A 'mountain wine' made from grapes grown at an average altitude of 1,000 feet. Soils of this 360ha cru are light and made of shallow granitic sands. Some of the vineyards are very steep, more akin to the Rhône than Burgundy.
The wines are light, fragrant and delicate, more floral than fruity and should be drunk young, and just on the cool side. Always refreshing and the cru that is readiest soonest.
Morgon covers 1100ha. The best soils are of weathered schist on the south-facing slope of the Mont du Py. The gamay here ripens well and produces a wine that is dense, richly flavoured and rewarding.
Good Morgon ages well, up to ten years, and with time develops great complexity.

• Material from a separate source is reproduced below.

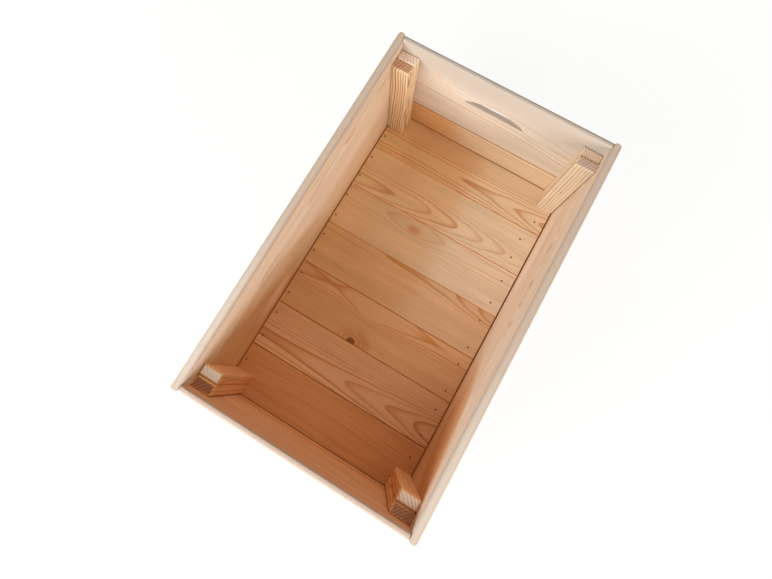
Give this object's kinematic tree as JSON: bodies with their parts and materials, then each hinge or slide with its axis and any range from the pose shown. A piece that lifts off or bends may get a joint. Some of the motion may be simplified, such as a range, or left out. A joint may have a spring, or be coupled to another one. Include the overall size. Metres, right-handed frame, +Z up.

If Moulin a Vent goes Burgundian with age, then there is something definitely Rhône-like about Morgon. Always loads of personality and flavour. Again look out for individual climats such as Côte du Py, Les Cras or Les Charmes.
Wines from the 'club des crus' most recent member's 370ha often lack real identity, coming some way in style between Brouilly and Morgon. At their best, they're full-flavoured, honest wines that go well with food. Always good value.
With 1300ha, this is the largest of the crus. Can usually be relied upon to produce the perfect 'bistro Beaujolais' favoured by Parisians to go with their steak-frîtes; flavoury, sappy, easily forthcoming and good value for money.
Within such a large district, there is room for some variation: Brouilly from the area known as Pisse-Vieille, for example, is softer and rounder.
Côte de Brouilly
Though an enclave of Brouilly, its 310ha makes up what is a quite separate district, planted on the slopes of the remains of an ancient volcano. The soil is quite distinct being of a blue grey andesite. The wines have real bloom, deep purple, aromatic and a piquant, spicy, mineral flavour. The wines keep well too.
By and large Beaujolais is meant for drinking young but some do keep. A 1976 Morgon Côte du Py from Trenel was still fabulous four or five years ago. Wines from Moulin à Vent and Chénas also keep well as can Côte de Brouilly.